The OGA guidance on offshore field development plans must demonstrate that operators are taking appropriate steps to reduce GHG emissions from flaring and venting among other sources. Paragraph 56 of the OGA guidance for UKCS field development plans ask for “a detailed technical, economic and emissions assessment” to justify any flaring or venting. Licensees are also required to design facilities for “less wasteful alternatives should the economic or technical circumstances change.” Onshore guidance reflects the same principle of avoiding “unnecessary wastage” via flaring and venting. The Net Zero Stewardship Expectation 11  asks the oil and gas industry to reduce GHG emissions from all aspects of its upstream operations “as far as reasonable in the circumstances.” Development plans for greenfield projects need to demonstrate “consideration and economic assessment of GHG Emissions Reduction Action Plans.” These plans include “zero routine non-safety-related flaring/venting” and “gas recovery systems” in addition to low-carbon electricity options, better GHG measurements, new technologies to reduce emissions, and coordination with others to create energy hubs to avoid duplication of infrastructure.
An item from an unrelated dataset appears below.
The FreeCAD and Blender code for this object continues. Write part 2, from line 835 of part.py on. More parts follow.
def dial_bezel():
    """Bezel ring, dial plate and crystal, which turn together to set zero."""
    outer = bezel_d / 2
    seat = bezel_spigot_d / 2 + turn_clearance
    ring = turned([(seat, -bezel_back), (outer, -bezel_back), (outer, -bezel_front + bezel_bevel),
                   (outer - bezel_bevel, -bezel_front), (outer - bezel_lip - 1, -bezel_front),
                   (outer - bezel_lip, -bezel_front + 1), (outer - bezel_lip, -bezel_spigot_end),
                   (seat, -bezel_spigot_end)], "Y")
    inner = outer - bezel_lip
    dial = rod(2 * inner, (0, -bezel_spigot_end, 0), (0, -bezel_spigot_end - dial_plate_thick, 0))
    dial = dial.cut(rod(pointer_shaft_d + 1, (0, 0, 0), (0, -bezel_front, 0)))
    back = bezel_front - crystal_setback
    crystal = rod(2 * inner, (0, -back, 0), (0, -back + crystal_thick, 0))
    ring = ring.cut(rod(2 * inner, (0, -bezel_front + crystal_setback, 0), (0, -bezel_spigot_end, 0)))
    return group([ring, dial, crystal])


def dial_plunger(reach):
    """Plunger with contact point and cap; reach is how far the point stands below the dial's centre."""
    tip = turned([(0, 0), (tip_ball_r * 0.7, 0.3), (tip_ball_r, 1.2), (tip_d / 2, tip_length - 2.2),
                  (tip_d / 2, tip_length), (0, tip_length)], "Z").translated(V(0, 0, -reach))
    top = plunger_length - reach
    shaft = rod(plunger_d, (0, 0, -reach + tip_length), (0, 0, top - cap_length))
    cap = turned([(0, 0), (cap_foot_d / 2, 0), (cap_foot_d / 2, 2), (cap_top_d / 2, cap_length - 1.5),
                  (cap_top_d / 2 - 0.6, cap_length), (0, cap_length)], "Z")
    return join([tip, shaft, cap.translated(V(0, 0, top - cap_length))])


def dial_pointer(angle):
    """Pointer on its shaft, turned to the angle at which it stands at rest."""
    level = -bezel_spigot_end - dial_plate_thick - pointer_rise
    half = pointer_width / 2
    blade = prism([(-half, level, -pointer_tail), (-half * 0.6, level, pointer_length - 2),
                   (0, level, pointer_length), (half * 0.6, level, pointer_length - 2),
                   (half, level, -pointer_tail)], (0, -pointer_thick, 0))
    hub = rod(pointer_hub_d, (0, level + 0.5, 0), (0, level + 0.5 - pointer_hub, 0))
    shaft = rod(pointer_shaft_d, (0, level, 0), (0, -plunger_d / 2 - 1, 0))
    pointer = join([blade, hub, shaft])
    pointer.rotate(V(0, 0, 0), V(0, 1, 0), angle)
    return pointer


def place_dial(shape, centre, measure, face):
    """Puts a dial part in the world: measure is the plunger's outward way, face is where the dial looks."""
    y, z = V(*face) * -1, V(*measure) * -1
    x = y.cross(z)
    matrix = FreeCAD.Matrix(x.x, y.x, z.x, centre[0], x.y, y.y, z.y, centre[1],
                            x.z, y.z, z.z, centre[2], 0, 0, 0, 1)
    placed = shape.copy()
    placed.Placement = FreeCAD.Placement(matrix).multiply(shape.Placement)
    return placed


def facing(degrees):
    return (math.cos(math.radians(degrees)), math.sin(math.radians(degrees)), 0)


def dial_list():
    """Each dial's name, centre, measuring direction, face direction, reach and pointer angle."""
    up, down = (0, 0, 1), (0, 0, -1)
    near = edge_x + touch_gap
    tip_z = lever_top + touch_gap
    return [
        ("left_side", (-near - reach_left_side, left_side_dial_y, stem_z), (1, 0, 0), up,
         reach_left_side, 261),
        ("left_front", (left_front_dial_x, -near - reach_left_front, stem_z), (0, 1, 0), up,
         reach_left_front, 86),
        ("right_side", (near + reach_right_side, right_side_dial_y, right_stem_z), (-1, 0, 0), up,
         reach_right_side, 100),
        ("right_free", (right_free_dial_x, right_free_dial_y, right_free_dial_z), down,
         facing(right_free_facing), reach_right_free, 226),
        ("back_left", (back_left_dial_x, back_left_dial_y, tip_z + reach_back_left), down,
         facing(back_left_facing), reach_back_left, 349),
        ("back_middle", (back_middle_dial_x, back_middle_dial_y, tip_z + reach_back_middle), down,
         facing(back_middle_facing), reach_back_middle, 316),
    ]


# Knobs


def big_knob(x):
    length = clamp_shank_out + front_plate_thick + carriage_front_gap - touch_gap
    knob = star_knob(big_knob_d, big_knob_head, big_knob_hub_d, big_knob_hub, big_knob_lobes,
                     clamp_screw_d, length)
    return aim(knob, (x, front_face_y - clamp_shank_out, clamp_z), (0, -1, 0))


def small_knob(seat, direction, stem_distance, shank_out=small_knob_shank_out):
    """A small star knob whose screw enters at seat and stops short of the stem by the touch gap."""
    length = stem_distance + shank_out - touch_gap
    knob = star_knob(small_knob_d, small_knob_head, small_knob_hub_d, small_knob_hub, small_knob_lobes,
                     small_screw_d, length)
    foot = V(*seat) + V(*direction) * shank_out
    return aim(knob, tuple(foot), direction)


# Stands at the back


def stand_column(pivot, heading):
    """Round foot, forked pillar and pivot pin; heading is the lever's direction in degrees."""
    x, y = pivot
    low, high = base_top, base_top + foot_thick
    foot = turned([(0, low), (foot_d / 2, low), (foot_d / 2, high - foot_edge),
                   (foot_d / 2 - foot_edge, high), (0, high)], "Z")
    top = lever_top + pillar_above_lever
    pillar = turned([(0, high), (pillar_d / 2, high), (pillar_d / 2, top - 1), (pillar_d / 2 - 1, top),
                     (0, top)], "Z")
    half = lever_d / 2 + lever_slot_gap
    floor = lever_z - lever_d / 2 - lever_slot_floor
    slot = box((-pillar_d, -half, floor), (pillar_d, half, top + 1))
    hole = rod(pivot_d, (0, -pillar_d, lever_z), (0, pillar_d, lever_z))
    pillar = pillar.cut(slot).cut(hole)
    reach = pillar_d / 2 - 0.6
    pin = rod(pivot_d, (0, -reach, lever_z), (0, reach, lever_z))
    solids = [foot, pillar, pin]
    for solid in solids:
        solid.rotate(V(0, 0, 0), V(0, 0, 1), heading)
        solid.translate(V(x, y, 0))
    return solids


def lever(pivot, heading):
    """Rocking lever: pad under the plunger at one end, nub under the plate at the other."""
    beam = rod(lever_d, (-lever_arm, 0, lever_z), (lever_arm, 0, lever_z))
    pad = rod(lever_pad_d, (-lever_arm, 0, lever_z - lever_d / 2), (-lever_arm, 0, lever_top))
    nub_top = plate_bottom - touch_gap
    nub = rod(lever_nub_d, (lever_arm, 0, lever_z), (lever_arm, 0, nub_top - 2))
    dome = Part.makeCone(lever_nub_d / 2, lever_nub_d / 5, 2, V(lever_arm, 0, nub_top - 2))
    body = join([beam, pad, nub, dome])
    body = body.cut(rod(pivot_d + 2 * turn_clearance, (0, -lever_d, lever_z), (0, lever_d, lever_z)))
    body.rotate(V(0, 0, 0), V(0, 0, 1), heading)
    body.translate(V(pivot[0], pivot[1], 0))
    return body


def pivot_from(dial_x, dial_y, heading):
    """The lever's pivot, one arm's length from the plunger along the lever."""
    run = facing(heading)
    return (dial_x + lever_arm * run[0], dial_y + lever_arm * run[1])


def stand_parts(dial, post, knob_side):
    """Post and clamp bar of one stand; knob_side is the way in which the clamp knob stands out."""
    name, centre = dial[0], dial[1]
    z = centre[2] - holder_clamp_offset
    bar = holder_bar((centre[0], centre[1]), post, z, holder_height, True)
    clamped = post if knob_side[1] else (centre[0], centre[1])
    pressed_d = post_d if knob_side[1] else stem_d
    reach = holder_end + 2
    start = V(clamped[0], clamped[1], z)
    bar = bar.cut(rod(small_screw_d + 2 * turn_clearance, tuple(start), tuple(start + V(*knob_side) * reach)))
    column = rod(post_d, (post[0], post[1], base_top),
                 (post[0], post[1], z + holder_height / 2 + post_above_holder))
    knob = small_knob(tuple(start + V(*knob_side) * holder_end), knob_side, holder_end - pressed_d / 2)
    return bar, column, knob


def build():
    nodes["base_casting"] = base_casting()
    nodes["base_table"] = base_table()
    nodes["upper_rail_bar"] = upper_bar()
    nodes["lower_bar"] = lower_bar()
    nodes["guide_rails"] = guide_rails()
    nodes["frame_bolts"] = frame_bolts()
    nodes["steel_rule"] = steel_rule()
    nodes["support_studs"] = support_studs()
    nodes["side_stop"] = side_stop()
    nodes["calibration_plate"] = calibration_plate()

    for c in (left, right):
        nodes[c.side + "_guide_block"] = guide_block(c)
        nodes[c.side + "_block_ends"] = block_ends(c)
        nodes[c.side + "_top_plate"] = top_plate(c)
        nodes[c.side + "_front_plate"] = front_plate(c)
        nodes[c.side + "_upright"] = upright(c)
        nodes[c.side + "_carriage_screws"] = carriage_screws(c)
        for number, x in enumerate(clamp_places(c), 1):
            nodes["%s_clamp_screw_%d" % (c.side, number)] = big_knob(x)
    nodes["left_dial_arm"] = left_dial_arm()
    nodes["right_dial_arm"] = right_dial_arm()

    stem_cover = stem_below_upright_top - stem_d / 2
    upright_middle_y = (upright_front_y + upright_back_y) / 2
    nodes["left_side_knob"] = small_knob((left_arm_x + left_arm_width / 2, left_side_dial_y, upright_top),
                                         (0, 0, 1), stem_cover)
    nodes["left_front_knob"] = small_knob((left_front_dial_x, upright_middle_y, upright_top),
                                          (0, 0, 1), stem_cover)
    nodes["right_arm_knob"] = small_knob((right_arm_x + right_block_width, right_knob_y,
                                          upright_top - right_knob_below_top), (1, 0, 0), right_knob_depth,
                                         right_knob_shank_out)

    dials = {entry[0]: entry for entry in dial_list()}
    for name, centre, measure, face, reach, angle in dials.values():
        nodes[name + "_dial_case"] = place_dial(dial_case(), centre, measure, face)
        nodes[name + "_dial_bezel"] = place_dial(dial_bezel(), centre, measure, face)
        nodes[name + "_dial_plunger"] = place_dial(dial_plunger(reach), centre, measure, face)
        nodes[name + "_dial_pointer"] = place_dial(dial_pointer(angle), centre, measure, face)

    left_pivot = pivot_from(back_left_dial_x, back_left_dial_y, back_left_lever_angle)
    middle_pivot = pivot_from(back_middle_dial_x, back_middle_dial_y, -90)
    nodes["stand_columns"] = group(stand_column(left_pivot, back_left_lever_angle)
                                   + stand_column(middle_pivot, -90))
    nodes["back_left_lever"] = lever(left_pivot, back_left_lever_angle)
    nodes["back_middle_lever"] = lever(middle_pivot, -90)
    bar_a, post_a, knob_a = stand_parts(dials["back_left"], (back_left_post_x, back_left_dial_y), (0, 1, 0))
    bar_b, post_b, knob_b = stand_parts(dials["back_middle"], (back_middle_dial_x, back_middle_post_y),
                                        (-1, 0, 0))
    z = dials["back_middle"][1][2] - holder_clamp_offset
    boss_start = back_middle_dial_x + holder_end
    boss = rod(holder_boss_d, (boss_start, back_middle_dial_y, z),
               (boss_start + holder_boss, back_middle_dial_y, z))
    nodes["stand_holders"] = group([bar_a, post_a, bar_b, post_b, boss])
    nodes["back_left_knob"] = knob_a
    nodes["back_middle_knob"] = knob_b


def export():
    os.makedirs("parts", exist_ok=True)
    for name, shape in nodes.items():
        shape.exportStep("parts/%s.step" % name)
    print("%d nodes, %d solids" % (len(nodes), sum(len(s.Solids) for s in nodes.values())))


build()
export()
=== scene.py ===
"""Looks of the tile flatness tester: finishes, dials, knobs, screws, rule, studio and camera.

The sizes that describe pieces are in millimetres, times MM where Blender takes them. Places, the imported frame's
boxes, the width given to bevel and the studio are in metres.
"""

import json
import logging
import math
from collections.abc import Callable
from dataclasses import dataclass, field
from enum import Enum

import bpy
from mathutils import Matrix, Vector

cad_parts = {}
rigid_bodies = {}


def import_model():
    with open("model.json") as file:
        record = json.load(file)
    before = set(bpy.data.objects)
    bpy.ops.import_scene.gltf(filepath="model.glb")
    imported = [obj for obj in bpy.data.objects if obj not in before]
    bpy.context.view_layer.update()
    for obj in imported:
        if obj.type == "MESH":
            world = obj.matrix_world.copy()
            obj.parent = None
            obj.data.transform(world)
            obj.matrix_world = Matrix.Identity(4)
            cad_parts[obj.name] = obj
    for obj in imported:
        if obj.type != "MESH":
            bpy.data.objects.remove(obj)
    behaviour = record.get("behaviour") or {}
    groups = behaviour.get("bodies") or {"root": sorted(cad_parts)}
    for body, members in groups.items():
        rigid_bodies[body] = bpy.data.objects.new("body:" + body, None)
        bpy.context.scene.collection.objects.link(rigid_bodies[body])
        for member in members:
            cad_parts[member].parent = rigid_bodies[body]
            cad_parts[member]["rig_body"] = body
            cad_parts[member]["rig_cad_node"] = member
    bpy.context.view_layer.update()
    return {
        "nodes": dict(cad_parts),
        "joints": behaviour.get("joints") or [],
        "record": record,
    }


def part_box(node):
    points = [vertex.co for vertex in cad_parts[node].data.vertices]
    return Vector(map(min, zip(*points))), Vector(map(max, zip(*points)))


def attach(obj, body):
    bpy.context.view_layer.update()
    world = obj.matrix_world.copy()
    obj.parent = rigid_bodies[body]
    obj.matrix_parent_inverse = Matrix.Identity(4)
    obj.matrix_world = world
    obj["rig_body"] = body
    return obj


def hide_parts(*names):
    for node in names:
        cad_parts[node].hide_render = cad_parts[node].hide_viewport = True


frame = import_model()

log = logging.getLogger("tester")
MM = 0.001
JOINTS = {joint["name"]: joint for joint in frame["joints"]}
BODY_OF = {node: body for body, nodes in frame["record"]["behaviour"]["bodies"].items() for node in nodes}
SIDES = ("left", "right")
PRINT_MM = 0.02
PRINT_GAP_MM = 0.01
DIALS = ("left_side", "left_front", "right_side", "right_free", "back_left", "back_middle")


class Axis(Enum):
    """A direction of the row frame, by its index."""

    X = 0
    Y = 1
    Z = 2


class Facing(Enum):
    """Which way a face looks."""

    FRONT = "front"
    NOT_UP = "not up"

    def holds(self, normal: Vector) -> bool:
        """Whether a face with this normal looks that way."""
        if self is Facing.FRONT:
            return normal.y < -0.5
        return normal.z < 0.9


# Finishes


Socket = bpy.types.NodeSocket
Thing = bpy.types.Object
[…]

The OGA Flaring and Venting Guidance, 2021 , requires a Flaring and Venting Management Plan, which can be incorporated in the GHG Emissions Reduction Action Plan.
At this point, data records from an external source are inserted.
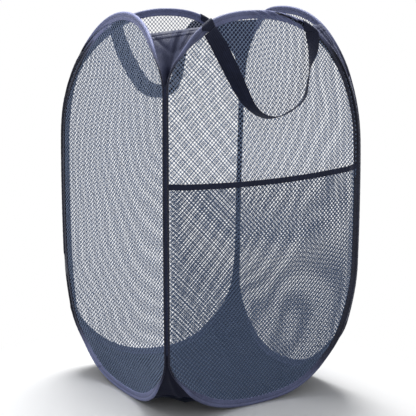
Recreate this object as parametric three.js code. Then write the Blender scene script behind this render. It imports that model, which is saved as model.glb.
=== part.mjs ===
// A pop up laundry hamper. Four net side panels are each held open by a spring-steel hoop
// inside a folded rim, and are sewn together along their corners. Cloth gussets fill the
// corners at the mouth and at the foot, a cloth base hangs between the bottom arcs, the front
// panel carries a net pocket, and the front and back panels carry webbing handles.
// Millimetres, +Z up. The front, with the pocket, faces -Y and the origin is on the floor
// under the middle of the base.

import * as THREE from "three";

// Overall sizes
const HAMPER_WIDTH = 356;
const HAMPER_HEIGHT = 610;
const PANEL_BOW = 20;

// Outline of a hoop: exponents of a rounded oblong, the corners squarer at the foot
const WIDTH_EXPONENT = 2.2;
const TOP_EXPONENT = 4.5;
const FOOT_EXPONENT = 5;
const STATION_COUNT = 48;

// Clearances
const CLEARANCE = 0.3;
const CLOTH_GAP = 0.35;
const STITCH_CLEARANCE = 0.4;

// Spring-steel hoop and the crimped sleeve that joins its ends
const BAND_THICKNESS = 0.8;
const BAND_WIDTH = 2.2;
const BAND_END_GAP = 0.8;
const SLEEVE_WALL = 0.4;
const SLEEVE_LENGTH = 28;

// Rim: folded tape round the hoop, with flanges that grip the net
const TAPE_THICKNESS = 0.7;
const NET_TUCK = 2;
const OPEN_CORNER_FLANGE = 5.5;
const ARC_FLANGE = 7;
const FLANGE_CHANGE_SHARES = [0.6, 0.95];

// Stitches that join neighbouring rims and work as hinges
const STITCH_RADIUS = 0.5;
const STITCH_SIDES = 6;
const STITCH_STATIONS = 1;

// Nets: staggered four-sided gaps, at a coarser pitch than the knitted ones
const NET_THICKNESS = 1;
const NET_PITCH_ACROSS = 68;
const NET_PITCH_UP = 39;
const NET_STRAND = 9;
const NET_BORDER = 5;
const GAP_CORNER_SHARES = [[1, 0], [0, 1], [-1, 0], [0, -1]];
const GAP_REACH_SHARES = [1, 0.95, 0.9, 0.85, 0.8, 0.75, 0.7, 0.65, 0.6, 0.55, 0.5, 0.45, 0.4, 0.35, 0.3];

// Gussets between neighbouring hoops
const GUSSET_THICKNESS = 1.2;
const GUSSET_FIRST_STATION = 1;
const GUSSET_LAST_STATION = 7;
const GUSSET_HEM_THICKNESS = 2.6;
const GUSSET_HEM_HEIGHT = 4.6;

// Base cloth, flat on the floor in the middle and raised to the arcs at its edge
const BASE_THICKNESS = 1.5;
const BASE_SEAT_RAISE = 2;
const BASE_RING_SHARES = [0.47, 0.76, 1];
const BASE_LIFT_SHARES = [0.49, 0.81];

// Pocket on the front panel
const POCKET_MOUTH_DROP = 248;
const POCKET_SAG = 5;
const POCKET_BULGE = 10;
const POCKET_FLANGE_COVER = 4;
const POCKET_HEM_HEIGHT = 7.5;
const POCKET_HEM_FOLD = 0.8;
const POCKET_STATIONS = 12;

// Webbing handles and their sewn ends
const WEBBING_WIDTH = 25;
const WEBBING_THICKNESS = 1.4;
const HANDLE_HALF_SPAN = 90;
const HANDLE_DROP = 122;
const HANDLE_END_HEIGHT = 12;
const HANDLE_END_OVERRUN = 1;
const HANDLE_ROUND_EXPONENT = 2.2;
const HANDLE_STEPS = 28;
const HANDLE_TWIST_SHARES = [0.12, 0.92];

// Sizes that follow
const SLEEVE_BORE_DEPTH = BAND_WIDTH + 2 * CLEARANCE;
const SLEEVE_BORE_REACH = BAND_THICKNESS + 2 * CLEARANCE;
const SLEEVE_DEPTH = SLEEVE_BORE_DEPTH + 2 * SLEEVE_WALL;
const SLEEVE_REACH = SLEEVE_BORE_REACH + 2 * SLEEVE_WALL;
const CAVITY_DEPTH = SLEEVE_DEPTH + 2 * CLEARANCE;
const CAVITY_REACH = SLEEVE_REACH + 2 * CLEARANCE;
const RIM_THICKNESS = CAVITY_DEPTH + 2 * TAPE_THICKNESS;
const RIM_MIDDLE = RIM_THICKNESS / 2;
const CAVITY_END = TAPE_THICKNESS + CAVITY_REACH;
const HOOP_LINE = TAPE_THICKNESS + CAVITY_REACH / 2;
const CLOSED_CORNER_RIM = CAVITY_END + NET_TUCK + CLEARANCE;
const HINGE_OFFSET = HAMPER_WIDTH / 2 - RIM_THICKNESS;
const HALF_WIDTH = HINGE_OFFSET - STITCH_RADIUS - STITCH_CLEARANCE;
const HALF_HEIGHT = HAMPER_HEIGHT / 2;
const POCKET_HEIGHT = HAMPER_HEIGHT - POCKET_MOUTH_DROP;
const POCKET_DEPTH = RIM_THICKNESS + CLEARANCE;
const HANDLE_DEPTH = RIM_THICKNESS + CLEARANCE;

// The side of the front panel on which its corner folds shut: -1 is the left
const FRONT_CLOSING_SIDE = -1;

const TOP_STATION = STATION_COUNT / 4;
const FAR_SIDE_STATION = STATION_COUNT / 2;
const FOOT_STATION = STATION_COUNT * 3 / 4;

const QUARTER_TURN = Math.PI / 2;

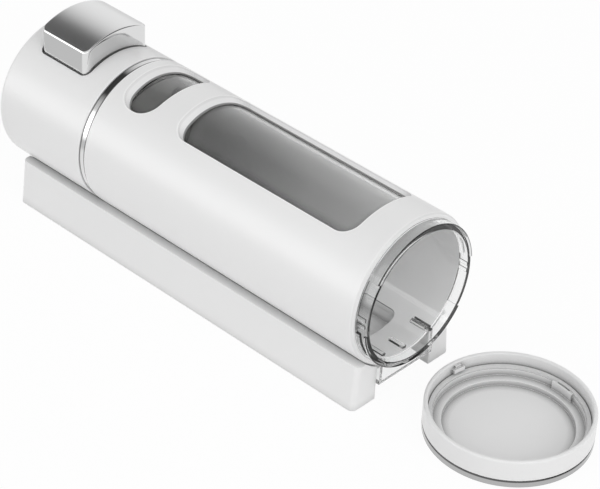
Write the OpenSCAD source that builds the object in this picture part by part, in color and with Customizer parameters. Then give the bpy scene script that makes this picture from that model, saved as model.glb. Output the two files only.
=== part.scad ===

Flaring approval during completion can be granted through an approved gas capture plan during the permitting process or a subsequent application explaining why flaring is necessary. The plan must detail how the operator will minimize adverse impacts and include information on the volume of gas that will be flared and the duration of flaring. All proposed new facilities must submit a gas capture plan as part of their permit application, in accordance with Rule 903.e. The gas capture plan must include a commitment to connect the production facility to a gathering line before production starts or a plan for how the operator will connect the facility to a gathering line or otherwise put natural gas to beneficial use. If the gas capture plan is not implemented, the director of the COGCC may require the well to be shut in until there is an acceptable gas capture plan. For wells completed before January 15, 2021, that are not connected to a gas gathering system or otherwise do not put natural gas to beneficial use, a formal application for permission to flare, including a gas capture plan, must be made. The director of the COGCC can approve the application once for up to 12 months, but in no case will such wells be allowed to flare or vent natural gas after January 15, 2022. According to Rule 904 of the Environmental Impact Prevention 900 Series, 2021 , starting in 2022, the director of the COGCC will carry out an annual environmental impact assessment of the cumulative impact of flaring and venting on key environmental metrics. Operators can be required to contribute as a condition of their development plans receiving approval.